Politics
Court of Appeal voids recognition of Abdurahman Mohammed-Led PDP caretaker committee
The Court of Appeal in Abuja has set aside key portions of a Federal High Court judgment that recognised a factional caretaker committee in the Peoples Democratic Party (PDP), ruling that the lower court granted reliefs that were never sought by any of the parties involved in the suit.
In a judgment delivered by Justice Uchechukwu Onyemenam on Wednesday, the appellate court faulted the decision of Justice Uche Agomoh of the Federal High Court, Ibadan, for exceeding the issues placed before the court in the ongoing PDP leadership dispute.
Justice Agomoh had, on January 30, recognised the caretaker committee led by Abdurahman Mohammed and Senator Samuel Anyanwu as the legitimate leadership faction of the opposition party.
However, the Court of Appeal held that none of the litigants had requested such a declaration, making the trial court’s decision legally defective.
“In the instant case, there is clearly a live issue where the trial court went outside the reliefs sought to recognise and uphold a factional caretaker committee,” Justice Onyemenam stated.
The appellate court further ruled that the legal basis upon which the Federal High Court relied had already been invalidated by a Supreme Court judgment that nullified the PDP’s Ibadan Convention held on November 15 and 16, 2025.
According to the court, any leadership structure, committee, or organ established or validated through the convention automatically lost legal standing following the apex court’s decision.
“Once the Convention itself has been pronounced null, void and of no effect by the Supreme Court, any superstructure erected upon it is necessarily without legal foundation,” the judgment held.

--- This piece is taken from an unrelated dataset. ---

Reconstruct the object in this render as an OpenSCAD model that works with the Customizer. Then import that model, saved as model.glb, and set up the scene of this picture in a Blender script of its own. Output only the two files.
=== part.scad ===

The court noted that it could have considered ordering a retrial on issues arising from the convention but concluded that such a move would serve no legal purpose since the substantive issues had already been settled by higher courts.
Part of the judgment read: “This Court would be driven to the conclusion that the offending portions of the judgment, and indeed the judgment as a whole insofar as the excess permeates the decision, are a nullity and liable to be set aside ex debito justitiae.”
It added that directing the lower court to rehear issues already resolved by the Supreme Court would amount to inviting it to sit in judgment over the apex court, an action not permitted under the law.
The Court of Appeal also held that there was no longer any live dispute requiring adjudication, as the central issues underlying the appeal had already been conclusively determined by both the Court of Appeal and the Supreme Court.
The judgment was unanimously endorsed by the other members of the three-man panel, Justices Mohammed Mustapha and Okon Abang.
The ruling effectively nullifies the legal basis upon which the Federal High Court recognised the caretaker committee linked to the Abdurahman Mohammed faction, marking another significant development in the prolonged PDP leadership crisis.